= DIRECTIONS =
Begin with the line that contains "# The origin" and end with the line that contains "bpy.context.scene.collection.objects.link(empty)", transcribing exactly each line in that stretch and no other.

— begin —

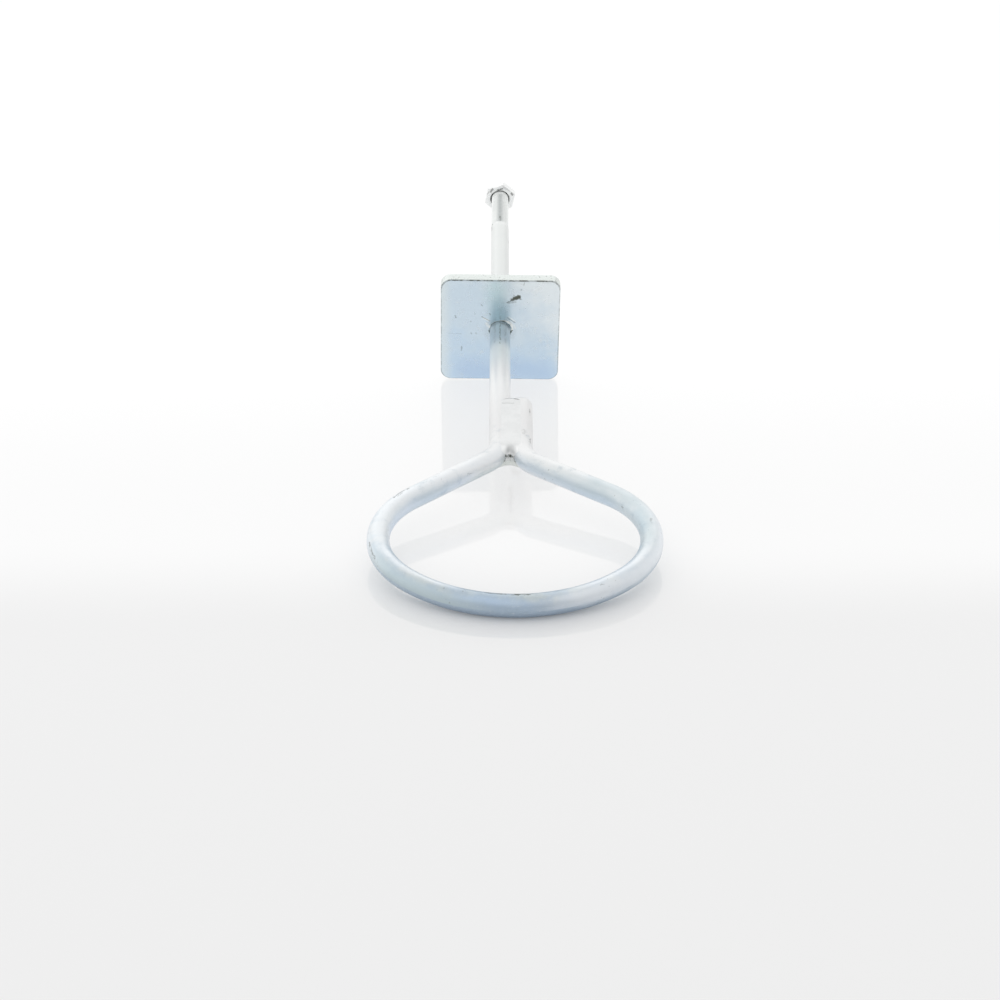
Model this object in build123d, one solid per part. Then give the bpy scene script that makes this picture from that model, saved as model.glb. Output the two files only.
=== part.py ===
from build123d import *
import os
from math import asin, atan2, cos, degrees, hypot, radians, sin, sqrt, tan

# Ring anchor bolt, in millimetres.
# The bar is drawn flat first: x across the ring, y along the shank, origin at the front of the
# ring's centreline, in line with the shank. Then everything is tilted to lie on the ground.

# Bar, ring and stub
bar_d = 9.0
ring_shift = 5.81           # centre of the ring, to the right of the shank
front_r = 58.5              # front of the ring, a flatter arc
front_half_angle = 47.0
side_r = 38.1               # both sides of the ring
arm_angle_left = 47.9       # each arm closes in towards the neck by this much
arm_angle_right = 52.9
neck_r_left = 17.0          # each arm turns back into line with the shank
neck_r_right = 13.7
stub_gap = 0.05
stub_end = 142.7            # distance from the front of the ring to the end of the stub

# Plate
plate_at = 205.9            # distance from the front of the ring to the plate's front face
plate_side = 52.0
plate_t = 5.0
plate_corner_r = 4.5
plate_edge_r = 0.5
plate_bend = 4.0            # the rod behind the plate leans up by this much from the shank
plate_turn = 0.8            # the plate is turned on the rod, its right side lower
hole_r = 4.3

# Rod and nut, with distances counted from the plate's front face
rod_d = 8.1
rod_seat_d = 8.5            # where the rod sits in the plate's hole
rod_root = 3.0              # how far the rod reaches into the thicker shank
thread_d = 7.78             # over the crests of the thread
thread_start = 84.5
rod_end = 118.0
rod_chamfer = 0.9
nut_at = 111.0
nut_t = 4.0
nut_across_flats = 13.0
nut_face_d = 12.0
nut_chamfer_angle = 30.0
nut_bore_r = 3.94
nut_countersink_r = 4.35
nut_turn = 18.0

# Welds
plate_weld_beads = 11
plate_weld_path_r = 4.95
plate_weld_bead_r = 2.25
neck_toe_inset = 1.2        # the weld's toes, from the centreline of shank and stub
neck_toe_height = 4.2
neck_crown_height = 4.9     # heights are above the bar's centreline
neck_floor_height = 1.3     # the weld fills the valley down to here
neck_weld_end = 141.5
neck_end_height = 3.4
neck_crater_back = 109.8    # a crater slopes from here down to the plug between the arms
plug_front = 104.7
plug_back = 108.6
plug_top = 0.5
plug_bottom = -3.4
bead_wobble = 0.14          # beads differ in size by this share

bar_r = bar_d / 2
stub_x = bar_d + stub_gap


def arm_run(offset, arm_angle, neck_r):
    """Straight length of an arm whose neck ends at this offset from the ring's centre."""
    b = radians(arm_angle)
    phi = radians(front_half_angle)
    reach = front_r * sin(phi) + side_r * (cos(b) - sin(phi))
    return (reach - neck_r * (1 - cos(b)) - offset) / sin(b)


def neck_end(offset, arm_angle, neck_r):
    """Distance from the front of the ring at which an arm is in line with the shank again."""
    b = radians(arm_angle)
    phi = radians(front_half_angle)
    side_end = front_r * (1 - cos(phi)) + side_r * (cos(phi) + sin(b))
    return side_end + arm_run(offset, arm_angle, neck_r) * cos(b) + neck_r * sin(b)


left_offset = ring_shift
right_offset = stub_x - ring_shift
left_run = arm_run(left_offset, arm_angle_left, neck_r_left)
right_run = arm_run(right_offset, arm_angle_right, neck_r_right)
left_neck_end = neck_end(left_offset, arm_angle_left, neck_r_left)
right_neck_end = neck_end(right_offset, arm_angle_right, neck_r_right)

# The bar lies on the ground at the front of the ring, and the plate on its lower front edge.
# rise is the tilt of the ring and shank that brings both down to the same level.
turn = radians(plate_turn)
bend = radians(plate_bend)
flat_half = plate_side / 2 - plate_corner_r
plate_drop = flat_half * (cos(turn) + sin(turn)) + plate_corner_r - plate_edge_r
along = plate_at + plate_edge_r * cos(bend) + plate_drop * sin(bend)
across = plate_drop * cos(bend) - plate_edge_r * sin(bend)
rise = degrees(atan2(across, along) - asin((bar_r - plate_edge_r) / hypot(along, across)))

lying = Location((0, 0, bar_r), (rise, 0, 0))
plate_place = Location((0, plate_at, 0), (plate_bend, 0, 0))
along_rod = Location((0, 0, 0), (-90, 0, 0))    # turns a shape's own +Z to point along the rod


def centreline():
    """Centreline of the bent bar from the end of the stub round the ring to the plate."""
    side_turn_left = 90 - front_half_angle + arm_angle_left
    side_turn_right = 90 - front_half_angle + arm_angle_right
    moves = [
        (stub_end - right_neck_end, 0),
        (neck_r_right, arm_angle_right),
        (right_run, 0),
        (side_r, -side_turn_right),
        (front_r, -2 * front_half_angle),
        (side_r, -side_turn_left),
        (left_run, 0),
        (neck_r_left, arm_angle_left),
        (plate_at + bar_r * sin(bend) - left_neck_end, 0),
    ]
    edges = []
    point = Vector(stub_x, stub_end)
    heading = -90.0
    for size, turned in moves:
        way = Vector(1, 0).rotate(Axis.Z, heading)
        if turned:
            edge = JernArc(point, way, size, turned)
            heading += turned
        else:
            edge = Line(point, point + way * size)
        edges.append(edge)
        point = edge @ 1
    return Wire(edges)


def turned(*outline):
    """A solid of revolution from points (radius, distance along its axis)."""
    return revolve(Plane.XZ * make_face(Polyline(*outline, close=True)), Axis.Z)


def make_ring_bar():
    path = centreline()
    start = Plane(origin=path @ 0, z_dir=path % 0)
    bent = sweep(start * Circle(bar_r), path=path)
    # The shank stops at the plate's front face, and the thinner rod goes on through the plate.
    beyond = plate_place * Pos(0, plate_t, 0) * Box(4 * bar_d, 2 * plate_t, 4 * bar_d)
    rod = turned(
        (0, -rod_root),
        (rod_seat_d / 2, -rod_root),
        (rod_seat_d / 2, plate_t),
        (rod_d / 2, plate_t),
        (rod_d / 2, thread_start),
        (thread_d / 2, thread_start),
        (thread_d / 2, rod_end - rod_chamfer),
        (thread_d / 2 - rod_chamfer, rod_end),
        (0, rod_end),
    )
    return (bent - beyond) + plate_place * along_rod * rod


def make_plate():
    outline = RectangleRounded(plate_side, plate_side, plate_corner_r) - Circle(hole_r)
    plate = extrude(outline, plate_t)
    faces = plate.faces().sort_by(Axis.Z)
    rims = [face.outer_wire().edges() for face in (faces[0], faces[-1])]
    plate = fillet(rims[0] + rims[1], plate_edge_r)
    return plate_place * along_rod * Rot(0, 0, plate_turn) * plate


def bead_size(number, radius):
    """Weld beads are laid by hand, so each differs a little from the next."""
    return radius * (1 + bead_wobble * sin(2.4 * number * number))


def make_plate_weld(bar):
    """A ring of overlapping beads round the shank, on the front face of the plate."""
    beads = Part()
    for number in range(plate_weld_beads):
        place = Rot(0, 0, 360 / plate_weld_beads * number) * Pos(plate_weld_path_r, 0, 0)
        beads += place * Sphere(bead_size(number, plate_weld_bead_r))
    behind = Box(4 * bar_d, 4 * bar_d, bar_d, align=(Align.CENTER, Align.CENTER, Align.MIN))
    return plate_place * along_rod * (beads - behind) - bar


def make_neck_weld(bar):
    """The weld that closes the eye: a flush fill over shank and stub, and a plug in the crotch."""
    across = Plane.XZ * make_face(
        Polyline(
            (stub_x - neck_toe_inset, neck_toe_height),
            (stub_x - neck_toe_inset, plug_bottom),
            (neck_toe_inset, plug_bottom),
            (neck_toe_inset, neck_toe_height),
        )
        + ThreePointArc(
            (neck_toe_inset, neck_toe_height),
            (stub_x / 2, neck_crown_height),
            (stub_x - neck_toe_inset, neck_toe_height),
        )
    )
    crater_mid = ((plug_front + neck_crater_back) / 2 + 0.6, neck_floor_height + 0.5)
    side = Plane.YZ * make_face(
        ThreePointArc((plug_front, plug_top), crater_mid, (neck_crater_back, neck_toe_height))
        + Line((neck_crater_back, neck_toe_height), (neck_crater_back + 2, neck_crown_height))
        + Polyline(
            (neck_crater_back + 2, neck_crown_height),
            (neck_weld_end - 2, neck_crown_height),
            (neck_weld_end, neck_end_height),
            (neck_weld_end, neck_floor_height),
            (plug_back, neck_floor_height),
            (plug_back, plug_bottom),
            (plug_front, plug_bottom),
            (plug_front, plug_top),
        )
    )
    fill = extrude(across, -neck_weld_end) & extrude(side, stub_x)
    return fill - bar


def make_nut():
    corner_r = nut_across_flats / sqrt(3)
    blank = extrude(RegularPolygon(corner_r, 6, rotation=-nut_turn), nut_t)
    blank -= Cylinder(nut_bore_r, 3 * nut_t)
    drop = (corner_r - nut_face_d / 2) * tan(radians(nut_chamfer_angle))
    blank &= turned(
        (0, 0),
        (nut_face_d / 2, 0),
        (corner_r, drop),
        (corner_r, nut_t - drop),
        (nut_face_d / 2, nut_t),
        (0, nut_t),
    )
    rims = blank.edges().filter_by(lambda e: e.geom_type == GeomType.CIRCLE)
    rims = rims.filter_by(lambda e: abs(e.radius - nut_bore_r) < 1e-6)
    blank = chamfer(rims, nut_countersink_r - nut_bore_r)
    return plate_place * along_rod * Pos(0, 0, nut_at) * blank


bar = make_ring_bar()
flat_parts = {
    "ring_bar": bar,
    "plate": make_plate(),
    "plate_weld": make_plate_weld(bar),
    "neck_weld": make_neck_weld(bar),
    "hex_nut": make_nut(),
}

# The origin is on the ground under the middle of the whole object.
lying_parts = {name: lying * shape for name, shape in flat_parts.items()}
box = Compound(list(lying_parts.values())).bounding_box()
centring = Pos(-(box.min.X + box.max.X) / 2, -(box.min.Y + box.max.Y) / 2, 0)

os.makedirs("parts", exist_ok=True)
for name, shape in lying_parts.items():
    export_step(centring * shape, f"parts/{name}.step")
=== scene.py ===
from math import asin, atan2, ceil, cos, degrees, hypot, pi, radians, sin, sqrt, tan

import bpy
from mathutils import Matrix, Vector, noise


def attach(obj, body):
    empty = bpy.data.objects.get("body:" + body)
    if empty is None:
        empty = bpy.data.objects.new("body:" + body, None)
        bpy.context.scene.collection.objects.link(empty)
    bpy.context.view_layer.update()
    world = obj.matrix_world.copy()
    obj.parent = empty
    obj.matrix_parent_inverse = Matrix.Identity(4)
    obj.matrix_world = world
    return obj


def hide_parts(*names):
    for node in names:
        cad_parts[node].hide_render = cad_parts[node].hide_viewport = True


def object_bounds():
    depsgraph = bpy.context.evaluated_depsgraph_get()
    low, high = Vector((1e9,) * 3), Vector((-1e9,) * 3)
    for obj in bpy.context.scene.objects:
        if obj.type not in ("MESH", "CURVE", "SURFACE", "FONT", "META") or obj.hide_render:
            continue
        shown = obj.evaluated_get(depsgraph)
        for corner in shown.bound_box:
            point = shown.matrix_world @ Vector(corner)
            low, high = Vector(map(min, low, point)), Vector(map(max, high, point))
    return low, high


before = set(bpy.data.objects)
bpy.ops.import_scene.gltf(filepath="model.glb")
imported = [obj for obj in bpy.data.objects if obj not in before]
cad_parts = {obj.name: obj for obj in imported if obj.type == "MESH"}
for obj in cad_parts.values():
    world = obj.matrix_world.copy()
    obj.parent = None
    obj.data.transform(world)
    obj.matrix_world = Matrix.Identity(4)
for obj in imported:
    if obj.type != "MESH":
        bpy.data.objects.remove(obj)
cad_low, cad_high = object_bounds()

# Sizes in millimetres. The bar is drawn flat first, as x across the ring, u along the shank from
# the front of the ring, and h up from the bar's centreline. Then it is tilted to lie on the floor.
MM = 0.001

bar_r = 4.5
ring_shift = 5.81
front_r = 58.5
front_half_angle = 47.0
side_r = 38.1
arm_angle_left = 47.9
arm_angle_right = 52.9
neck_r_left = 17.0
neck_r_right = 13.7
stub_x = 9.05
stub_end = 142.7

plate_at = 205.9
plate_side = 52.0
plate_t = 5.0
plate_corner_r = 4.5
plate_edge_r = 0.5
plate_bend = 4.0
plate_turn = 0.8
hole_r = 4.3

rod_r = 4.05
rod_seat_r = 4.25
thread_r = 3.89
thread_root_r = 3.42
thread_pitch = 1.25
thread_start = 84.5
rod_end = 118.0
rod_chamfer = 0.9

nut_at = 111.0
nut_t = 4.0
nut_across_flats = 13.0
nut_face_r = 6.0
nut_chamfer_angle = 30.0
nut_bore_r = 3.94
nut_countersink_r = 4.75
nut_turn = 18.0

around = 72                 # points round the bar
along_step = 1.0            # spacing of its rings

uv_run = 100.0              # mm along a piece for one unit of UV
neck_face_side = 10.0       # mm that the UVs of these faces span
nut_face_side = 20.0


def tilt():
    """Angle at which the ring and shank lie, with the ring's front and the plate on the floor."""
    turn = radians(plate_turn)
    bend = radians(plate_bend)
    flat_half = plate_side / 2 - plate_corner_r
    drop = flat_half * (cos(turn) + sin(turn)) + plate_corner_r - plate_edge_r
    along = plate_at + plate_edge_r * cos(bend) + drop * sin(bend)
    across = drop * cos(bend) - plate_edge_r * sin(bend)
    return atan2(across, along) - asin((bar_r - plate_edge_r) / hypot(along, across))


# FLAT takes flat drawing millimetres to the frame, and ROD takes x, w along the rod from the
# plate's front face, and v up the plate.
ring_front = Vector((-ring_shift * MM, cad_low.y + bar_r * MM, cad_low.z + bar_r * MM))
FLAT = Matrix.Translation(ring_front) @ Matrix.Rotation(tilt(), 4, "X") @ Matrix.Scale(MM, 4)
ROD = FLAT @ Matrix.Translation((0, plate_at, 0)) @ Matrix.Rotation(radians(plate_bend), 4, "X")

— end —

= CORRECT RESPONSE =
# The origin is on the ground under the middle of the whole object.
lying_parts = {name: lying * shape for name, shape in flat_parts.items()}
box = Compound(list(lying_parts.values())).bounding_box()
centring = Pos(-(box.min.X + box.max.X) / 2, -(box.min.Y + box.max.Y) / 2, 0)

os.makedirs("parts", exist_ok=True)
for name, shape in lying_parts.items():
    export_step(centring * shape, f"parts/{name}.step")
=== scene.py ===
from math import asin, atan2, ceil, cos, degrees, hypot, pi, radians, sin, sqrt, tan

import bpy
from mathutils import Matrix, Vector, noise


def attach(obj, body):
    empty = bpy.data.objects.get("body:" + body)
    if empty is None:
        empty = bpy.data.objects.new("body:" + body, None)
        bpy.context.scene.collection.objects.link(empty)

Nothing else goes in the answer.